▸ **DIRECTIVE**: Begin with the first line of the entries below and reproduce each line exactly, ending with the line that holds "return nodes".
----- SUPPLIED DATA -----
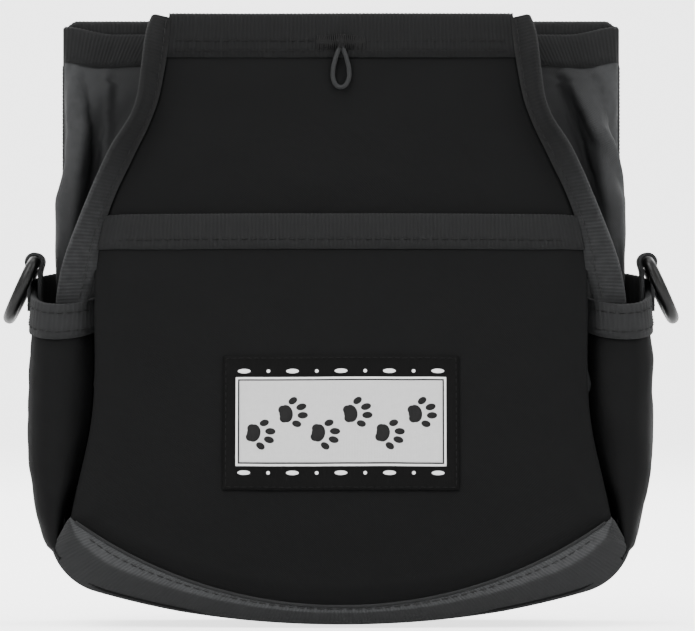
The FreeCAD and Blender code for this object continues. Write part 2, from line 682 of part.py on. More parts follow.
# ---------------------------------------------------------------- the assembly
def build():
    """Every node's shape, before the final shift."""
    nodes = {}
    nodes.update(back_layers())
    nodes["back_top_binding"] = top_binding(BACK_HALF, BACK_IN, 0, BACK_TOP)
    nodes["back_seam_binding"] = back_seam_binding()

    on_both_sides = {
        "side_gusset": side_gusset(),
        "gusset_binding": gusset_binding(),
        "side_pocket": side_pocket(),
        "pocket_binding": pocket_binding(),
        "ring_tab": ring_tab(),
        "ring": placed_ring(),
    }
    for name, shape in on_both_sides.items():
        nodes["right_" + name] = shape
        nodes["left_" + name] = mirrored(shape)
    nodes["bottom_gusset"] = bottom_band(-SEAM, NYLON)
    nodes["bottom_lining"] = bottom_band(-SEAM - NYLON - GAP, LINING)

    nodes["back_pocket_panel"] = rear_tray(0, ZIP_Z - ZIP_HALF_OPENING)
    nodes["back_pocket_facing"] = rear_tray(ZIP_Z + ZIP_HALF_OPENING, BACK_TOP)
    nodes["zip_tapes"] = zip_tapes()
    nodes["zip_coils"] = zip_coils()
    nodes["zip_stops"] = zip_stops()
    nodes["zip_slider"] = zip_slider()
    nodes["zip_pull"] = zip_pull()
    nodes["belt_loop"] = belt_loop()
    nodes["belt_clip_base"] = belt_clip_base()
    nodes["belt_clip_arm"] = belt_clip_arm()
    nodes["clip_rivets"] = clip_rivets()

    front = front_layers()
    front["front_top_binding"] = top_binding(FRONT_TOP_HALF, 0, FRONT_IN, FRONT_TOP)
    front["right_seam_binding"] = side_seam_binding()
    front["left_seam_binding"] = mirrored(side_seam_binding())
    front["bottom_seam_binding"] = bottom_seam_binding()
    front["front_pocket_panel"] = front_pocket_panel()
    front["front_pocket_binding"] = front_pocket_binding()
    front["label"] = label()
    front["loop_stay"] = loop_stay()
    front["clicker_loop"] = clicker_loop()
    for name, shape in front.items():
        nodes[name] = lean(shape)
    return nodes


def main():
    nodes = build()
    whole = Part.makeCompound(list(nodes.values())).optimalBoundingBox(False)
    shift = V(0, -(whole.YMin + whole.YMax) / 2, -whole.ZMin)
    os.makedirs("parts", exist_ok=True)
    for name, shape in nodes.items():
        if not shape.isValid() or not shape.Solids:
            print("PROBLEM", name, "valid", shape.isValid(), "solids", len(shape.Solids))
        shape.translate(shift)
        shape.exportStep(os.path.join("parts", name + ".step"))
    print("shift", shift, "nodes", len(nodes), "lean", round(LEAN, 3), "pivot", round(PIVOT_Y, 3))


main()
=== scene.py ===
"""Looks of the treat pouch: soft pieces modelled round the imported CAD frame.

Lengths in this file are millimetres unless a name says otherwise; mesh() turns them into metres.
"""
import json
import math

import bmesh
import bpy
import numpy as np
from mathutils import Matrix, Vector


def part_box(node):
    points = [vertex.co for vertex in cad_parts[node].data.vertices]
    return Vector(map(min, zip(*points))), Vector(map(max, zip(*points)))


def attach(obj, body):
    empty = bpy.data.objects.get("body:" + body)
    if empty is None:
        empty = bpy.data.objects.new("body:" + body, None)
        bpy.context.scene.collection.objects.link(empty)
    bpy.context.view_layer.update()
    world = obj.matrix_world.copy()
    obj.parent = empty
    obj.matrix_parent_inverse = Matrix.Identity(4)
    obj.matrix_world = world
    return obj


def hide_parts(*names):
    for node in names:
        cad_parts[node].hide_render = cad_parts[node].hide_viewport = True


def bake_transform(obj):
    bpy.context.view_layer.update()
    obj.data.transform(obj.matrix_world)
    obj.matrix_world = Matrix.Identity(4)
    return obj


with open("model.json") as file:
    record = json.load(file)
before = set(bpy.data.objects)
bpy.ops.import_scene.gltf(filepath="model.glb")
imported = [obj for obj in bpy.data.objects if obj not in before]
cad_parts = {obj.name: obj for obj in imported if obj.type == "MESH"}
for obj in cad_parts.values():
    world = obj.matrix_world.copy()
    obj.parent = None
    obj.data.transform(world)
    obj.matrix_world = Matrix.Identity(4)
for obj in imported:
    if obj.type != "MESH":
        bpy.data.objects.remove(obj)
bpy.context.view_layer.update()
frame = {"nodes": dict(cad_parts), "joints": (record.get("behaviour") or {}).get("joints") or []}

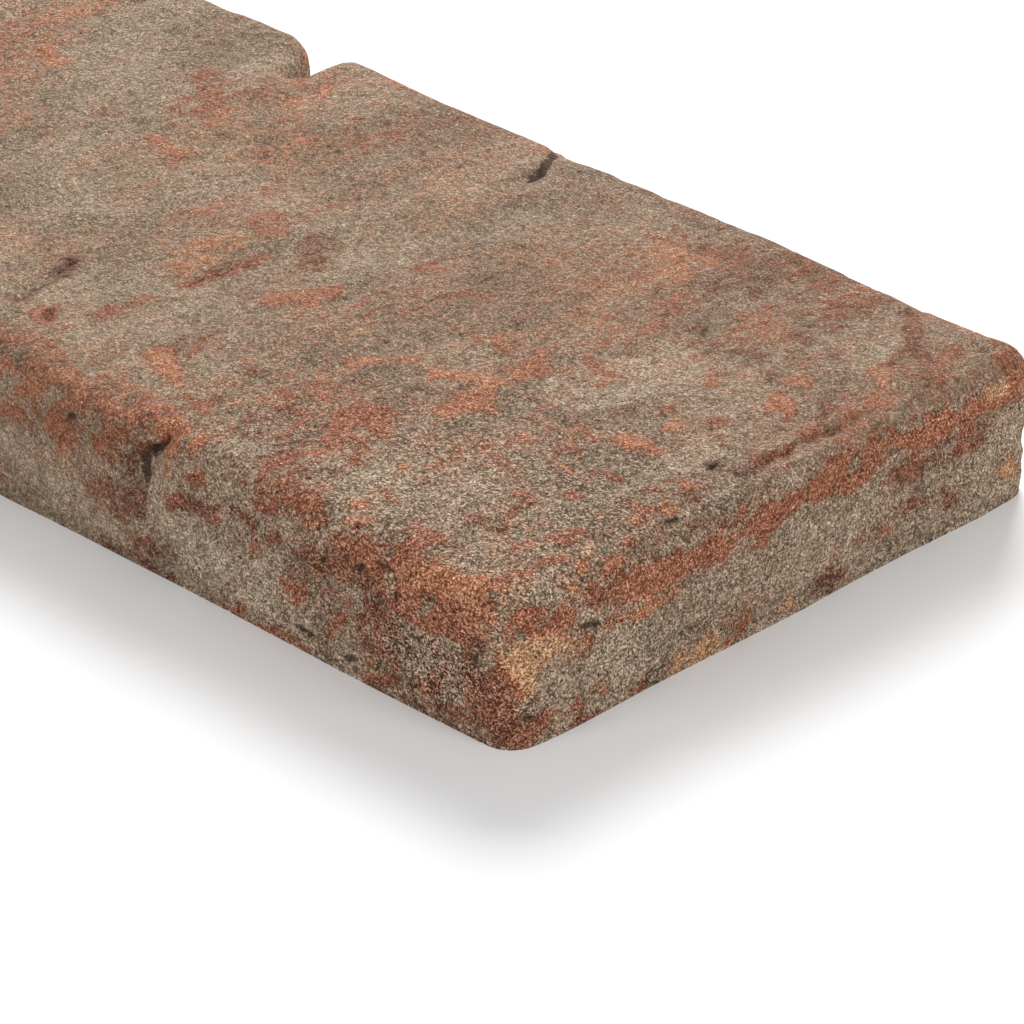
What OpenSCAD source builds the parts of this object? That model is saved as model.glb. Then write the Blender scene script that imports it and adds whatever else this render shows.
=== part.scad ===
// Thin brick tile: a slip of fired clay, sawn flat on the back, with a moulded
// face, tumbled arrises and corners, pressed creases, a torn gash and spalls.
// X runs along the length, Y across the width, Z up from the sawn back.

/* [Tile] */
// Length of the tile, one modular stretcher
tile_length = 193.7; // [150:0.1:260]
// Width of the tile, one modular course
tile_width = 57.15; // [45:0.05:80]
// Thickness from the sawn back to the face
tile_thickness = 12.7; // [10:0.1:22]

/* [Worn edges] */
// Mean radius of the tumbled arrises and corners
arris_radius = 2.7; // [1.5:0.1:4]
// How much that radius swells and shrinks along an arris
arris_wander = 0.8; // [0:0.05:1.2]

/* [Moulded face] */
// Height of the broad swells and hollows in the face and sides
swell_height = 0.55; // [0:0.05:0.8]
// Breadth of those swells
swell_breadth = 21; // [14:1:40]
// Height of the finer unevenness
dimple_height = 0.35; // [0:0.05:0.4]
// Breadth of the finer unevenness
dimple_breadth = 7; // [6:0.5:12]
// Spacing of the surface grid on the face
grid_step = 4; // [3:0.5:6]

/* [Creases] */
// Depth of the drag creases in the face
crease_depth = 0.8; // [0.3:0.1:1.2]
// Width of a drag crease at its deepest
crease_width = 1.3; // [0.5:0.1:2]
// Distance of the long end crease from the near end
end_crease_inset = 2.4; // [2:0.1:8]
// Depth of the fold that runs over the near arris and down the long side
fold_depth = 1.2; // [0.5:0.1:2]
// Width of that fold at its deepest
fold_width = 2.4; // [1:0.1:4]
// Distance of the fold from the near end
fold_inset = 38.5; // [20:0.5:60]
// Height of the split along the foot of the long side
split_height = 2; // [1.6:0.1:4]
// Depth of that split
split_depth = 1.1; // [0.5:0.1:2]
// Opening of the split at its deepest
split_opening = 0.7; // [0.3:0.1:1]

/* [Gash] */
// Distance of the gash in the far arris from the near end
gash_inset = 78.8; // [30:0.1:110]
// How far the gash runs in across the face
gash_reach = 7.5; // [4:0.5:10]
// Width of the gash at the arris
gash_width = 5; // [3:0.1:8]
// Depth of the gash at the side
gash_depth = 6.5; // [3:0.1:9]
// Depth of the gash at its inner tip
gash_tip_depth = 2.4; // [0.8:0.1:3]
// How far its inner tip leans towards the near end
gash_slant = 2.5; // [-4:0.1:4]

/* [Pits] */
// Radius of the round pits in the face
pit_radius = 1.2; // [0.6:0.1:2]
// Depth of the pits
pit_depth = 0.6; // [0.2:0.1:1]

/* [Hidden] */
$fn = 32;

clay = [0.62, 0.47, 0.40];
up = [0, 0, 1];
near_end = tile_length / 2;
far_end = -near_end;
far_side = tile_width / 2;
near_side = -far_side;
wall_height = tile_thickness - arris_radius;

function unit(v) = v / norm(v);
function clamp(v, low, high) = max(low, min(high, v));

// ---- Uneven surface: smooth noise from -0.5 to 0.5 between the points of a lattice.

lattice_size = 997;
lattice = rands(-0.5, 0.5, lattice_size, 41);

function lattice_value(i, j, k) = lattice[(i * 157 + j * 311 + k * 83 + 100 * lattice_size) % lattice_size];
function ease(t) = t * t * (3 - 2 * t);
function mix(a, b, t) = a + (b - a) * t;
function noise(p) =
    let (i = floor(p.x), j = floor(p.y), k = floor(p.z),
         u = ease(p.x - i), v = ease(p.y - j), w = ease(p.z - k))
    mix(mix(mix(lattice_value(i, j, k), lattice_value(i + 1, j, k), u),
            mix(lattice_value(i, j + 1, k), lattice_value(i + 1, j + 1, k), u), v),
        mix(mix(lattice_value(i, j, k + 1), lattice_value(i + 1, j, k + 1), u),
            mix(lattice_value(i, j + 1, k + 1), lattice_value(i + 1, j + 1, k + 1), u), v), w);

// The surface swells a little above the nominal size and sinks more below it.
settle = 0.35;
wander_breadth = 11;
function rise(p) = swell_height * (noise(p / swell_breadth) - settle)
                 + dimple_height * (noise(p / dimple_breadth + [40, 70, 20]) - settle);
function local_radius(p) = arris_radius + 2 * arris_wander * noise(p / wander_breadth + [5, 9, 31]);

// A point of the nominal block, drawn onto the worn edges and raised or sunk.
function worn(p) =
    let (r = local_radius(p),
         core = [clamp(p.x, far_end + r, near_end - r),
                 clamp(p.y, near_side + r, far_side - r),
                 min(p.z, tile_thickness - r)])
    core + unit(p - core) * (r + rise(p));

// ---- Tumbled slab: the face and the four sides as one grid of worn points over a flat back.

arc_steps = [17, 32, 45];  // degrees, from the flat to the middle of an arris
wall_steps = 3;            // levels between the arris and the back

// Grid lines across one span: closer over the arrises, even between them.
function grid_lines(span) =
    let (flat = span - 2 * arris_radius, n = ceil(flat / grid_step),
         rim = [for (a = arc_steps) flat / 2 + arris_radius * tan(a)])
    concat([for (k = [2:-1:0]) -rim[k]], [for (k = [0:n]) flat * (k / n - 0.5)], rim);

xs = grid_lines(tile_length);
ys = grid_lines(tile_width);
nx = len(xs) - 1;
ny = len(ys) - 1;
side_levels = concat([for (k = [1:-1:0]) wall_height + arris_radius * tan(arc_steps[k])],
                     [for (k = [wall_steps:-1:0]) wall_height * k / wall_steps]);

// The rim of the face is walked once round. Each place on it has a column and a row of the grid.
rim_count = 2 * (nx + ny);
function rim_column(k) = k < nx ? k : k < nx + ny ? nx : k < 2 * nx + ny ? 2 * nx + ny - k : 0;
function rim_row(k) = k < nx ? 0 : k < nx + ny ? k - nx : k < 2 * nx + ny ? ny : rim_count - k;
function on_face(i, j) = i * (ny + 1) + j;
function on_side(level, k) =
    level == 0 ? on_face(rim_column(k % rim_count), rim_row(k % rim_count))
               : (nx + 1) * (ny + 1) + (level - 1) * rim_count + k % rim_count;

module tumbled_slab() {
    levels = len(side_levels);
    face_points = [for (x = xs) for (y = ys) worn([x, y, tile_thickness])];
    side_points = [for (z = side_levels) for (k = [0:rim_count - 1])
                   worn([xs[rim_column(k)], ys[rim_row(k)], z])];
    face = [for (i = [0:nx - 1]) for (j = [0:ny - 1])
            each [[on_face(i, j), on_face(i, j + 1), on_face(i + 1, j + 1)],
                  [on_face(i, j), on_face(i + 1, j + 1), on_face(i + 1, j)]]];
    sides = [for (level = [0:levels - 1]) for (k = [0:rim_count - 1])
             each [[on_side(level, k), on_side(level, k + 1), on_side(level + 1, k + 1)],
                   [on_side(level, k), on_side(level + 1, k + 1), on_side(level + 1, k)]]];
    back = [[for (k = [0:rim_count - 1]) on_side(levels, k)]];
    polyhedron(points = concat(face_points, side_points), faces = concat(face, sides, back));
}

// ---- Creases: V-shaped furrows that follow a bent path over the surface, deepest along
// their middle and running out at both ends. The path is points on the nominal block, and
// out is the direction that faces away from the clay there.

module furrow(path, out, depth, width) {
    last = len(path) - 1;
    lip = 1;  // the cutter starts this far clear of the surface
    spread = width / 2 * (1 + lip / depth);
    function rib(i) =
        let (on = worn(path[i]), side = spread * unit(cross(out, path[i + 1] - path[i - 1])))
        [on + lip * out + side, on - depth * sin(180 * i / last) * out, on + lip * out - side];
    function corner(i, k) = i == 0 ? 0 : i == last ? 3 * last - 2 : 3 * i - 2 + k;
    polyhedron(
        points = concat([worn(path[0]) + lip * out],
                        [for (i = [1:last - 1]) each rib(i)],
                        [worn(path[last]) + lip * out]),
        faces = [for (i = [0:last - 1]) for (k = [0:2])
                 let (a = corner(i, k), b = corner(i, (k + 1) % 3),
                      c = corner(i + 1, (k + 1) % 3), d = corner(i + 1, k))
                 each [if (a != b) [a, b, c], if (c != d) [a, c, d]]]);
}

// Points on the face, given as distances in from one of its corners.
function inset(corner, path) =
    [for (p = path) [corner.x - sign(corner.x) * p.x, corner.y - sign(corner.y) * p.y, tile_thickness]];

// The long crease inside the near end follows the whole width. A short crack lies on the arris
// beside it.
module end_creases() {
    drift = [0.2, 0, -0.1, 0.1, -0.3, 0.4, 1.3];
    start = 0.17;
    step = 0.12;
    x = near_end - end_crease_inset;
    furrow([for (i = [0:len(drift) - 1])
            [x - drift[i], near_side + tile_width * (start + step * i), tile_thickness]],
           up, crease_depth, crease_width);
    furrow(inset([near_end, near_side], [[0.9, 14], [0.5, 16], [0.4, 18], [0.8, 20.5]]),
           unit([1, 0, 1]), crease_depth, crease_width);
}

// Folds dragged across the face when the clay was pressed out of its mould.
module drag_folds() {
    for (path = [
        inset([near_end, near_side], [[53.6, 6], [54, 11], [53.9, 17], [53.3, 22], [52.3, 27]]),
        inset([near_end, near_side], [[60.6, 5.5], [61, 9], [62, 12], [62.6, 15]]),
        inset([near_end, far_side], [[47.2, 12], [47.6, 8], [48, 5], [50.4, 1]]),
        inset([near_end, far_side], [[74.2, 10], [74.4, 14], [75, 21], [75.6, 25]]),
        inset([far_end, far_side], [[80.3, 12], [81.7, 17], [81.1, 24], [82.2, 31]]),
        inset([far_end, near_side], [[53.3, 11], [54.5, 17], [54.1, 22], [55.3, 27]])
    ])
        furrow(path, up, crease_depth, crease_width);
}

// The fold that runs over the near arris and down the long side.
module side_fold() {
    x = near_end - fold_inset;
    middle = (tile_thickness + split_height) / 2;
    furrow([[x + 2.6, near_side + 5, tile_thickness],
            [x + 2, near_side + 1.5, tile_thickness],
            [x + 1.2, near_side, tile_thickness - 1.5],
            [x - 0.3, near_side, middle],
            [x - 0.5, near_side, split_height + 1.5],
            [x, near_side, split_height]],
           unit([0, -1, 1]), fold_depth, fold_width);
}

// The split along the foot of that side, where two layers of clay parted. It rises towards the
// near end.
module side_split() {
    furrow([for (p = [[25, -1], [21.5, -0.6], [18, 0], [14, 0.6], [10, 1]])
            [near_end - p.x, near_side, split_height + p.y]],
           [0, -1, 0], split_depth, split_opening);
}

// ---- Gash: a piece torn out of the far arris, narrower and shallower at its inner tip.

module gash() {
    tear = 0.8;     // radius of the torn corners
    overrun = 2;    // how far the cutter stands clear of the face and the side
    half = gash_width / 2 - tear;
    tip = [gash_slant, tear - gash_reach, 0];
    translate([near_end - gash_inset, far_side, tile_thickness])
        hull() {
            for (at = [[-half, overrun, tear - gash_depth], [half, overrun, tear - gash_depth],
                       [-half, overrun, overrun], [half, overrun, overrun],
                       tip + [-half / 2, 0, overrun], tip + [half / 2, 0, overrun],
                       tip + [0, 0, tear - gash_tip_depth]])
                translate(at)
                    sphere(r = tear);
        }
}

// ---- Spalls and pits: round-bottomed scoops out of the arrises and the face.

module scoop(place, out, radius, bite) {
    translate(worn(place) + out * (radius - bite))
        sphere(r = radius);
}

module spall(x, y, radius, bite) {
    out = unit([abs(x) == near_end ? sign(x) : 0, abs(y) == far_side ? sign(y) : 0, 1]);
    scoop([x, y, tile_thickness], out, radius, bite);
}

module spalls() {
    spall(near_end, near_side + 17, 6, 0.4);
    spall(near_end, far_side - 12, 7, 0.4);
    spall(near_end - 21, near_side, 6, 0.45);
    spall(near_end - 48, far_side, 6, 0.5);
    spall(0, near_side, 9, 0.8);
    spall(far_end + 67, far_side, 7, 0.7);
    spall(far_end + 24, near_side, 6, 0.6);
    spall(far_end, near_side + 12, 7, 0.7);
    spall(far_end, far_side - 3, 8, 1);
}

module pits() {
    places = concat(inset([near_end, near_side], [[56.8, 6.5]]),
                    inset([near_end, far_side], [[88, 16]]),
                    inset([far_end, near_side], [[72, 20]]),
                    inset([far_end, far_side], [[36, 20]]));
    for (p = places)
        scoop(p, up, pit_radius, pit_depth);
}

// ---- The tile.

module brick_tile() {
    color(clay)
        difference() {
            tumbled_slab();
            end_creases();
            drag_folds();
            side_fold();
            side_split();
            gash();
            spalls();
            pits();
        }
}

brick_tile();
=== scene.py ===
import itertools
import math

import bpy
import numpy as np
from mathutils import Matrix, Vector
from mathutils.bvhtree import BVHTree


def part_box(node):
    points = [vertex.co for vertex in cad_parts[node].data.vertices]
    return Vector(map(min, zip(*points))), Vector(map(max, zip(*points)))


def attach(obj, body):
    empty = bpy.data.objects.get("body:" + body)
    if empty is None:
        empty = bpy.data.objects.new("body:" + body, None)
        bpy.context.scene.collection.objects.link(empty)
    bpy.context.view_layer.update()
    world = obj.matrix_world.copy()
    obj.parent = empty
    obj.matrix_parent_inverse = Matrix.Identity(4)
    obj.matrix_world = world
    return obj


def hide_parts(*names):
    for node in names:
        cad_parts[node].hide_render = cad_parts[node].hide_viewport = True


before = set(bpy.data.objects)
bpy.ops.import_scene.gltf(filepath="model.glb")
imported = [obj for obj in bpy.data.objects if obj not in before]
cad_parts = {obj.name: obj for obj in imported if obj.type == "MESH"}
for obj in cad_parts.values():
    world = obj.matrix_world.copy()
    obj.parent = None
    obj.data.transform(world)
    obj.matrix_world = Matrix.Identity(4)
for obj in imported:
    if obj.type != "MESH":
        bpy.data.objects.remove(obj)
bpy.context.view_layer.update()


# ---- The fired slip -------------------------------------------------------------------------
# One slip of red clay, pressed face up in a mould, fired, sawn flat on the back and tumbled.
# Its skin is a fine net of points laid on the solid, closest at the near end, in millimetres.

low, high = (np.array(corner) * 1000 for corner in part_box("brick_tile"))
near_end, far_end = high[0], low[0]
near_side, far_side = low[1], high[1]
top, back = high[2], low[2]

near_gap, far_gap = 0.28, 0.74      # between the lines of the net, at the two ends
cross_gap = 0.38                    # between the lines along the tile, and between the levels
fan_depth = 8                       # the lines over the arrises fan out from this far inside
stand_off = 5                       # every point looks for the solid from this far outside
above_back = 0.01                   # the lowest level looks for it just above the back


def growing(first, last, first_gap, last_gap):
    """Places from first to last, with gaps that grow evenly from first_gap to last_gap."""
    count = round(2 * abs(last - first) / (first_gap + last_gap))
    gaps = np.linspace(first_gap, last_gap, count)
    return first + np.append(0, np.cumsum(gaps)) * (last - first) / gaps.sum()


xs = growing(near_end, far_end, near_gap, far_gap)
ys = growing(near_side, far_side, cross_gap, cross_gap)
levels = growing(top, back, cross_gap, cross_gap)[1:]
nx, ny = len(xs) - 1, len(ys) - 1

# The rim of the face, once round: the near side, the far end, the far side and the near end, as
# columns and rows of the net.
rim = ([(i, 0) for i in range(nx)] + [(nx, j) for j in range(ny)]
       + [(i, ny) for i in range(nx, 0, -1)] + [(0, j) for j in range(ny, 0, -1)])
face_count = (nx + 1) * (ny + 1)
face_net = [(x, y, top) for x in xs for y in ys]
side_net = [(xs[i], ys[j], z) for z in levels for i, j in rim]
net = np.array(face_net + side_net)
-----
▸ **FINISHED EXERCISE**:
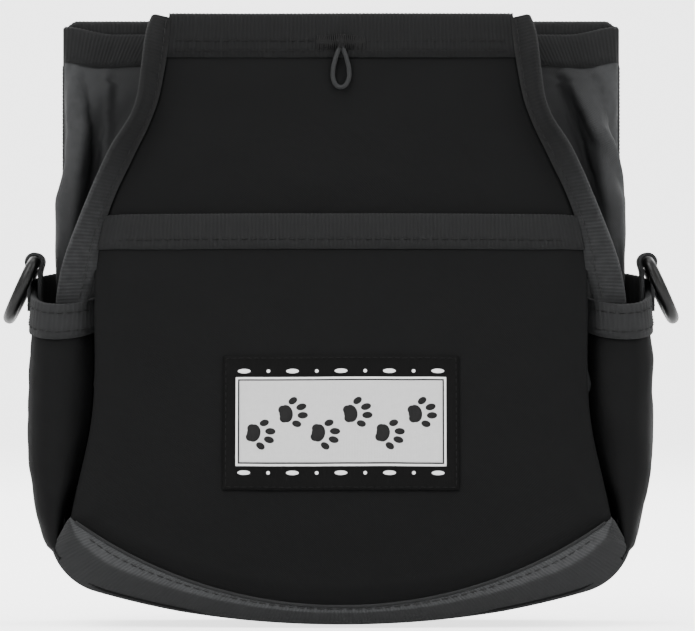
The FreeCAD and Blender code for this object continues. Write part 2, from line 682 of part.py on. More parts follow.
# ---------------------------------------------------------------- the assembly
def build():
    """Every node's shape, before the final shift."""
    nodes = {}
    nodes.update(back_layers())
    nodes["back_top_binding"] = top_binding(BACK_HALF, BACK_IN, 0, BACK_TOP)
    nodes["back_seam_binding"] = back_seam_binding()

    on_both_sides = {
        "side_gusset": side_gusset(),
        "gusset_binding": gusset_binding(),
        "side_pocket": side_pocket(),
        "pocket_binding": pocket_binding(),
        "ring_tab": ring_tab(),
        "ring": placed_ring(),
    }
    for name, shape in on_both_sides.items():
        nodes["right_" + name] = shape
        nodes["left_" + name] = mirrored(shape)
    nodes["bottom_gusset"] = bottom_band(-SEAM, NYLON)
    nodes["bottom_lining"] = bottom_band(-SEAM - NYLON - GAP, LINING)

    nodes["back_pocket_panel"] = rear_tray(0, ZIP_Z - ZIP_HALF_OPENING)
    nodes["back_pocket_facing"] = rear_tray(ZIP_Z + ZIP_HALF_OPENING, BACK_TOP)
    nodes["zip_tapes"] = zip_tapes()
    nodes["zip_coils"] = zip_coils()
    nodes["zip_stops"] = zip_stops()
    nodes["zip_slider"] = zip_slider()
    nodes["zip_pull"] = zip_pull()
    nodes["belt_loop"] = belt_loop()
    nodes["belt_clip_base"] = belt_clip_base()
    nodes["belt_clip_arm"] = belt_clip_arm()
    nodes["clip_rivets"] = clip_rivets()

    front = front_layers()
    front["front_top_binding"] = top_binding(FRONT_TOP_HALF, 0, FRONT_IN, FRONT_TOP)
    front["right_seam_binding"] = side_seam_binding()
    front["left_seam_binding"] = mirrored(side_seam_binding())
    front["bottom_seam_binding"] = bottom_seam_binding()
    front["front_pocket_panel"] = front_pocket_panel()
    front["front_pocket_binding"] = front_pocket_binding()
    front["label"] = label()
    front["loop_stay"] = loop_stay()
    front["clicker_loop"] = clicker_loop()
    for name, shape in front.items():
        nodes[name] = lean(shape)
    return nodes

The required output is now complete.